The previous page left Acme running on one server, n1. That server publishes orders.* and holds the ORDERS stream. It also has one critical limitation: if it stops, the whole ORDERS system stops with it.

This page fixes that. You'll stand up the production cluster east (three servers: n1-east, n2-east, and n3-east) and watch a client continue working through the loss of one of them.

Publishing doesn't change: the same publish to orders.created, the same ORDERS stream, the same payload. The deployment underneath is what changes.

This page introduces two ideas: a cluster is a set of servers joined by routes, and a client connects to any one of those servers and fails over to another when its server dies.

What a cluster is

A cluster is a set of nats-server processes that know about each other and act as one logical NATS system. A client connected to any server in the cluster can reach a subscriber connected to any one of the servers in the cluster.

The servers talk to each other over routes. A route is a server-to-server connection, distinct from the client connections you've used so far. Clients connect on the client port (4222, the NATS default); servers connect to each other on a separate cluster port (6222 in the configs below).

Every server holds a route to every other server, so each is one hop from all the rest. With three servers that's three routes. There's no central coordinator and no single server the others depend on; each is a peer. A message a server receives over a route is delivered to that server's own clients and forwarded no further, because one hop is always enough to reach anyone.

The wire-level detail of how two servers open a route, exchange subscriptions, and forward messages is documented in Reference → Route protocol. We only need the config and the shape here.

Configure three servers

Each server in east needs the same cluster name and its own pair of ports. Routes connect the servers, but the cluster name has to match for them to join: a mismatched name (a typo like eats) gets that server's route refused — the log reads cluster name "eats" does not match "east" — and it ends up a cluster of its own.

Here's n1-east.

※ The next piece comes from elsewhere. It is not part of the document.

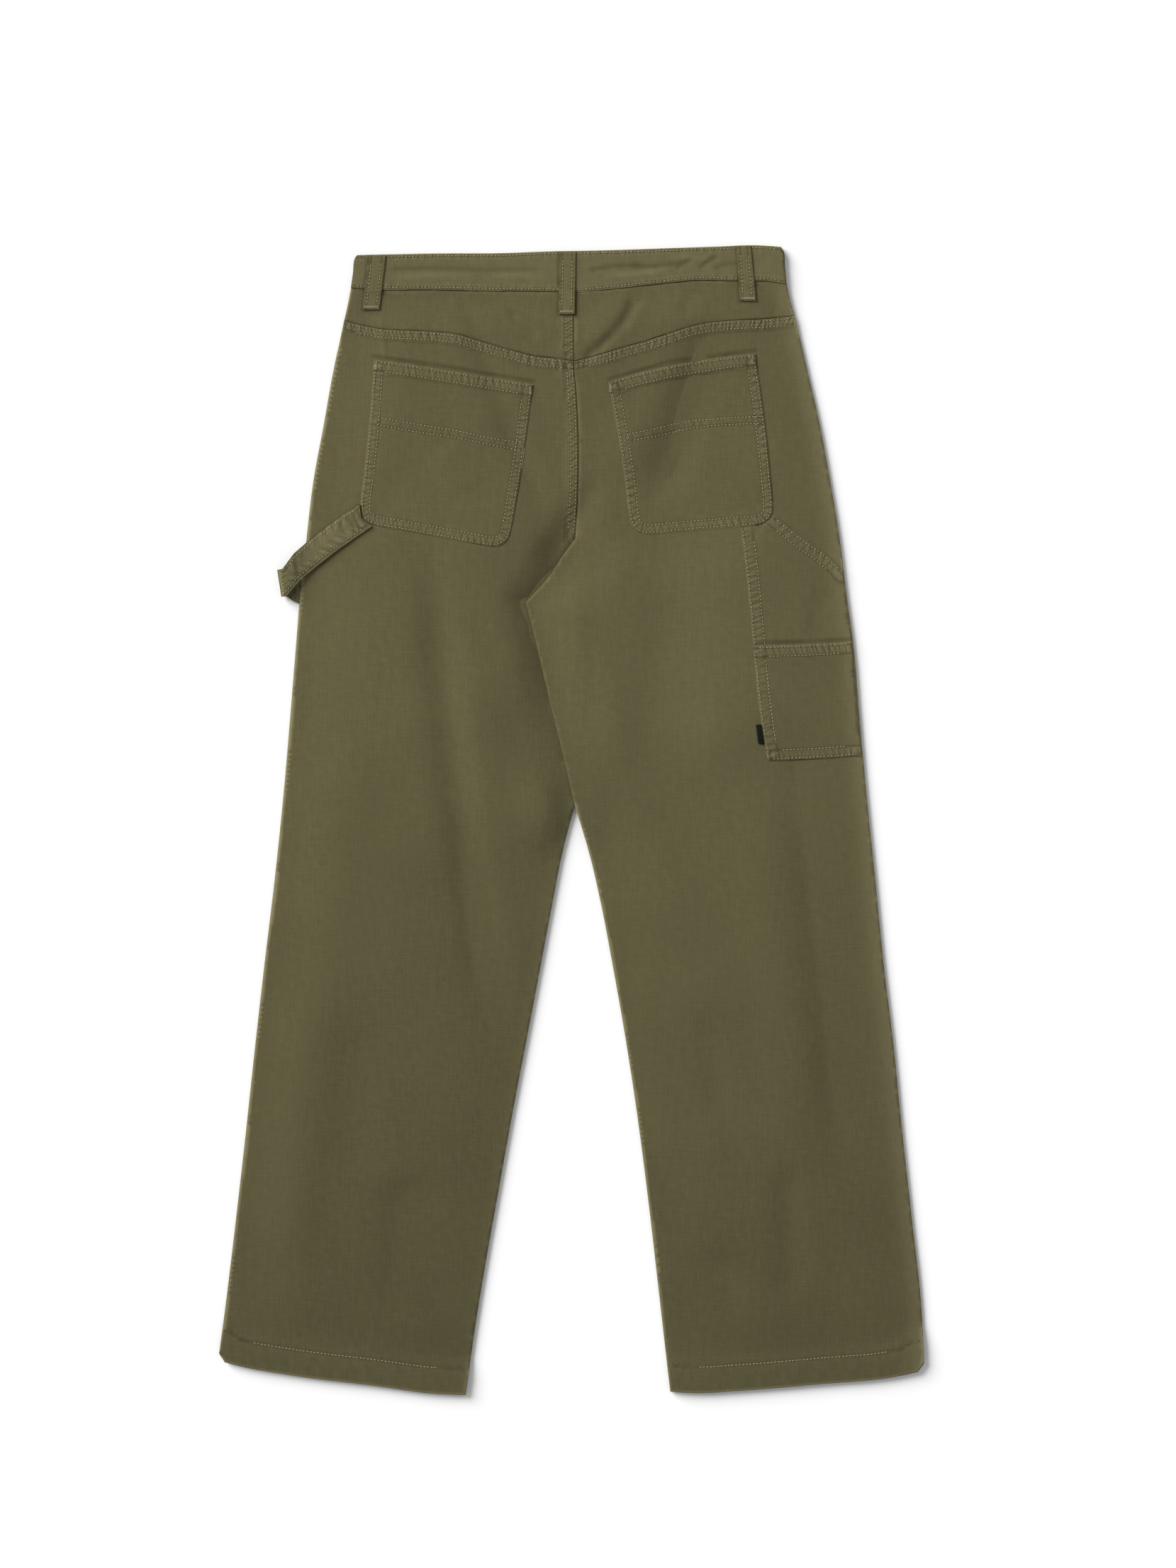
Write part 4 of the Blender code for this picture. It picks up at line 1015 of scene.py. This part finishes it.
BACK_POCKETS = (
    back_pocket("back_pocket_left", True, "back_left", Place(-182.7, 425), Place(-36, 401.5), CROSS_LEFT),
    back_pocket("back_pocket_right", False, "back_right", Place(33.4, 404), Place(169, 430.3), CROSS_RIGHT),
)
TOOL_POCKET = Piece(
    "tool_pocket",
    False,
    ["back_right"],
    [
        Seam(Place(155.4, 270.6), Place(181.4, 54.6), (1.7, 10.6), 11.5, 3.9, 0.17, 0.15, 0.0),
        Seam(Place(251.6, 229), Place(186.2, 281.4), (2.0, 9.6), 10.5, 4.2, 0.17, 0.2, 0.1),
    ],
    shades=[[(165, 163.5), (214, 165), (259, 167.5)]],
    roll=0.25,
    sunk=1.15,
)
TOOL_POCKET_LOWER = Piece(
    "tool_pocket_lower",
    False,
    ["tool_pocket"],
    [
        Seam(Place(166.6, 160.6), Place(181.4, 54.6), (1.7, 10.6), 11.5, 3.9, 0.16, 0.15, 0.0),
        Seam(Place(181.4, 54.6), Place(267, 59.4), (1.9, 9.6), 10.5, 3.9, 0.16, 0.2, 0.0),
        Seam(Place(259, 164.6), Place(166.6, 160.6), (2.0, 10.2), 10.8, 4.0, 0.16, 0.2, 0.15),
    ],
    roll=0.3,
    sunk=2.35,
)
HAMMER_LOOP = Piece(
    "hammer_loop",
    True,
    ["back_left"],
    [
        Seam(Place(-266, 231), Place(-185, 272), (3.0,), 11.0, 5.6, 0.13, 0.6, 0.0),
        Seam(Place(-196, 291), Place(-266, 231), (3.0,), 11.0, 5.6, 0.13, -0.6, 0.0),
    ],
    roll=0.9,
    sunk=0.35,
    pale=0.2,
)
# Belt loops have a row along each side and a bar tack at the foot.
LOOPS = ("belt_loop_left", "belt_loop_centre", "belt_loop_right")


def loop_corners(node):
    """A belt loop's corners: top left, foot left, foot right and top right."""
    shell = Shell(node)
    points = shell.outline.points
    shell.bm.free()
    ways = ((1, -2), (1, 2), (-1, 2), (-1, -2))
    return [Place(*points[np.argmin(across * points[:, 0] + up * points[:, 1])]) for across, up in ways]


def loop_shades():
    """The left sides of the belt loops, along which the cloth beside them takes painted shade."""
    return [loop_corners(node)[:2] for node in LOOPS]


class TROUSERS_OT_stage(bpy.types.Operator):
    """Lays out the floor, the lights and the camera straight above"""

    bl_idname = "trousers.stage"
    bl_label = "Studio"

    def execute(self, context):
        s = settings()
        scene = context.scene
        bm = bmesh.new()
        bmesh.ops.create_grid(bm, x_segments=1, y_segments=1, size=6.0)
        paper, _, _ = new_material("matt_paper", Roughness=0.9, Base_Color=tint(s.floor))
        floor = finish_mesh("floor", bm, paper)
        floor.location.z = -0.3 * MM

        sun = bpy.data.lights.new("key", "SUN")
        sun.energy = s.sun
        sun.angle = math.radians(42)
        key = bpy.data.objects.new("key", sun)
        key.location = (-2.2, 1.65, 1.35)
        key.rotation_euler = (-key.location).to_track_quat("-Z", "Y").to_euler()
        scene.collection.objects.link(key)
        world = bpy.data.worlds.new("white_room")
        world.use_nodes = True
        world.node_tree.nodes["Background"].inputs["Color"].default_value = (1, 1, 1, 1)
        world.node_tree.nodes["Background"].inputs["Strength"].default_value = s.sky
        scene.world = world
        scene.view_settings.view_transform = "Standard"
        scene.view_settings.look = "None"

        camera = bpy.data.objects.new("camera", bpy.data.cameras.new("camera"))
        camera.data.lens = 85.0
        camera.data.sensor_fit = "VERTICAL"
        camera.data.sensor_height = 36.0
        view_height = 2212 * 0.655 * MM
        camera.location = (14.74 * MM, 33.4 * MM, view_height * camera.data.lens / camera.data.sensor_height)
        scene.collection.objects.link(camera)
        scene.camera = camera
        return {"FINISHED"}


class TROUSERS_OT_panels(bpy.types.Operator):
    """Models the leg panels and yokes of the back, and the front panels and fly shield below"""

    bl_idname = "trousers.panels"
    bl_label = "Panels and yokes"

    def execute(self, context):
        shades = loop_shades()
        for piece in (BACK_LEFT, BACK_RIGHT, YOKE_LEFT, YOKE_RIGHT):
            make_piece(piece._replace(shades=[*piece.shades, *shades]), garment_drape())
        for node, below in (("front_left", "floor"), ("front_right", "floor"), ("fly", "front_left")):
            make_plain(node)
        return {"FINISHED"}


def make_plain(node):
    """Models a hidden piece from its solid, with a finer rim and no stitching."""
    shell = Shell(node)
    shell.refine(14.0, 4.0, [(shell.outline, 1.0)])
    shell.relax(6)
    shell.ease_rim()
    for vert in shell.bm.verts:
        vert[shell.wear_and_shade] = 0.0
    made = keep(finish_mesh(node + "_cloth", shell.bm, canvas_material(), CLOTH_SHARP), "canvas", node)


class TROUSERS_OT_waistband(bpy.types.Operator):
    """Models both runs of the waistband and the button in the front one"""

    bl_idname = "trousers.waistband"
    bl_label = "Waistband"

    def execute(self, context):
        make_piece(WAISTBAND_BACK._replace(shades=loop_shades()), folds=BAND_FOLDS)
        make_plain("waistband_front")
        make_button()
        return {"FINISHED"}


def make_button():
    """Spins the button's profile: a rolled rim round a dished face, which looks down."""
    low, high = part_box("waist_button")
    centre = 0.5 * (low + high)
    radius = 0.5 * (high.x - low.x)
    top = high.z
    profile = [
        (0.0, 0.5 * MM),
        (0.45 * radius, 0.42 * MM),
        (0.72 * radius, 0.3 * MM),
        (0.8 * radius, 0.02 * MM),
        (0.93 * radius, 0.0),
        (radius, 0.45 * MM),
        (radius, top - 0.3 * MM),
        (0.94 * radius, top),
        (0.0, top),
    ]
    bm = bmesh.new()
    verts = [bm.verts.new((centre.x + x, centre.y, z)) for x, z in profile]
    edges = [bm.edges.new(pair) for pair in zip(verts, verts[1:])]
    turn = {"cent": (centre.x, centre.y, 0), "axis": (0, 0, 1), "angle": 2 * math.pi, "steps": 48}
    bmesh.ops.spin(bm, geom=verts + edges, use_merge=True, **turn)
    bmesh.ops.remove_doubles(bm, verts=bm.verts, dist=WELD)
    bmesh.ops.recalc_face_normals(bm, faces=bm.faces)
    keep(finish_mesh("waist_button_brass", bm, brass_material(), BRASS_SHARP), "button", "waist_button")


class TROUSERS_OT_back_pockets(bpy.types.Operator):
    """Models the two patch pockets with their hems, cross stitching and bar tacks"""

    bl_idname = "trousers.back_pockets"
    bl_label = "Back pockets"

    def execute(self, context):
        for piece in BACK_POCKETS:
            tacks = []
            for (x, y), inwards in ((piece.seams[0].start, 1), (piece.seams[0].end, -1)):
                tacks.append(((x + 2.0 * inwards, y - 9.5), (x + 2.4 * inwards, y - 1.5)))
            make_piece(piece, garment_drape(), tacks=tacks)
        return {"FINISHED"}


class TROUSERS_OT_tool_pocket(bpy.types.Operator):
    """Models the tool pocket, its lower patch and the blank tab in the patch's edge"""

    bl_idname = "trousers.tool_pocket"
    bl_label = "Tool pocket"

    def execute(self, context):
        make_piece(TOOL_POCKET, garment_drape())
        make_piece(TOOL_POCKET_LOWER, garment_drape())
        bm = bmesh.new()
        bm.from_mesh(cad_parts["tab_label"].data)
        bmesh.ops.remove_doubles(bm, verts=bm.verts, dist=WELD)
        bmesh.ops.dissolve_limit(bm, angle_limit=math.radians(5), verts=bm.verts, edges=bm.edges)
        rounding = {"offset": 0.35 * MM, "affect": "EDGES", "segments": 3, "profile": 0.5}
        bmesh.ops.bevel(bm, geom=bm.edges, material=-1, **rounding)
        bmesh.ops.recalc_face_normals(bm, faces=bm.faces)
        spots = np.array([v.co[:2] for v in bm.verts]) / MM
        for vert, rise in zip(bm.verts, garment_drape().height(spots, False)):
            vert.co.z += rise * MM
        keep(finish_mesh("tab_tape", bm, tab_material()), "tab", "tab_label")
        return {"FINISHED"}


class TROUSERS_OT_hammer_loop(bpy.types.Operator):
    """Models the hammer loop's strap, which folds over outside the side seam"""

    bl_idname = "trousers.hammer_loop"
    bl_label = "Hammer loop"

    def execute(self, context):
        make_piece(HAMMER_LOOP, garment_drape(), LOOP_FOLDS, prepare=round_strap)
        return {"FINISHED"}


def round_strap(bm):
    """Splits a strap's solid, lays its upper run closer to the leg and draws its end up to the seam."""
    limits = {"angle_face_threshold": math.radians(40), "angle_shape_threshold": math.radians(60)}
    bmesh.ops.join_triangles(bm, faces=bm.faces, **limits)
    bmesh.ops.subdivide_edges(bm, edges=bm.edges, cuts=2, use_grid_fill=True)
    bmesh.ops.triangulate(bm, faces=bm.faces, quad_method="SHORT_EDGE", ngon_method="BEAUTY")
    for vert in bm.verts:
        x = vert.co.x / MM
        if vert.co.z > STRAP_PARTS * MM:
            vert.co.z -= STRAP_LOWER * MM * math.exp(-(((x + 243) / 16) ** 2))
        else:
            vert.co.x += STRAP_REACH * MM * float(smooth((x + 256) / 4))
            vert.co.y -= STRAP_TURN * MM * float(smooth((x + 266) / 12))


class TROUSERS_OT_belt_loops(bpy.types.Operator):
    """Models the three belt loops, each with two rows of stitches and a bar tack"""

    bl_idname = "trousers.belt_loops"
    bl_label = "Belt loops"

    def execute(self, context):
        for node in LOOPS:
            top_left, foot_left, foot_right, top_right = loop_corners(node)
            # Each loop's edges take painted shade: strongly on the left, a little on the right.
            seams = [
                Seam(top_left, foot_left, (3.4,), 5.5, 3.6, 0.08, 0.2, 0.0, -1.3),
                Seam(foot_right, top_right, (3.4,), 5.5, 3.6, 0.08, -0.2, 0.0, -0.3),
            ]
            tack = ((foot_left.x + 1.5, foot_left.y + 2.4), (foot_right.x - 1.5, foot_right.y + 2.4))
            on_left = foot_left.x < -50
            piece = Piece(node, on_left, ["waistband_back"], seams, roll=0.25, sunk=1.0, pale=0.2)
            make_piece(piece, garment_drape(), tacks=[tack])
        return {"FINISHED"}


STEPS = (
    TROUSERS_OT_stage,
    TROUSERS_OT_panels,
    TROUSERS_OT_waistband,
    TROUSERS_OT_back_pockets,
    TROUSERS_OT_tool_pocket,
    TROUSERS_OT_hammer_loop,
    TROUSERS_OT_belt_loops,
)


class TROUSERS_PT_sidebar(bpy.types.Panel):
    """Lists the settings and the steps that make the garment"""

    bl_idname = "TROUSERS_PT_sidebar"
    bl_label = "Trousers"
    bl_space_type = "VIEW_3D"
    bl_region_type = "UI"
    bl_category = "Trousers"

    def draw(self, context):
        for name in TrousersSettings.__annotations__:
            self.layout.prop(settings(), name)
        for step in STEPS:
            self.layout.operator(step.bl_idname)


CLASSES = (TrousersSettings, *STEPS, TROUSERS_PT_sidebar)


def register():
    for cls in CLASSES:
        bpy.utils.register_class(cls)
    bpy.types.Scene.trousers = bpy.props.PointerProperty(type=TrousersSettings)


def unregister():
    del bpy.types.Scene.trousers
    for cls in reversed(CLASSES):
        bpy.utils.unregister_class(cls)


def main():
    register()
    for step in STEPS:
        getattr(bpy.ops.trousers, step.bl_idname.partition(".")[2])()


if __name__ == "__main__":
    main()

It carries one routes entry, pointing at n2-east; the other two point back at n1-east.

n1-east.conf
server_name: n1-east
listen: 127.0.0.1:4222

jetstream {
store_dir: "./js/n1-east"
}

cluster {
name: east
listen: 127.0.0.1:6222
routes: [
nats://127.0.0.1:6223
]
}

n2-east has its own ports and name, and its routes entry points back at n1-east.

n2-east.conf
server_name: n2-east
listen: 127.0.0.1:4223

jetstream {
store_dir: "./js/n2-east"
}

cluster {
name: east
listen: 127.0.0.1:6223
routes: [
nats://127.0.0.1:6222
]
}

n3-east is the same pattern again, one port higher, pointing at the same server.

n3-east.conf
server_name: n3-east
listen: 127.0.0.1:4224

jetstream {
store_dir: "./js/n3-east"
}

cluster {
name: east
listen: 127.0.0.1:6224
routes: [
nats://127.0.0.1:6222
]
}

Three fields do the work in each cluster {} block.

name is the cluster identifier. It must be east on all three servers, or they won't join.

listen is the address and port this server accepts routes on. It's the cluster port (6222, 6223, 6224), separate from the client port in listen at the top of the file.

routes is the list of peers to actively connect to — one per server. n2-east and n3-east point at n1-east on 6222; n1-east points at n2-east on 6223. None lists every peer.

Each config also carries a jetstream block with its own store_dir, so the cluster can hold the ORDERS stream the workload has been using. It's only switched on here — what JetStream actually does once it runs across a cluster is the next page. This page is about the routes.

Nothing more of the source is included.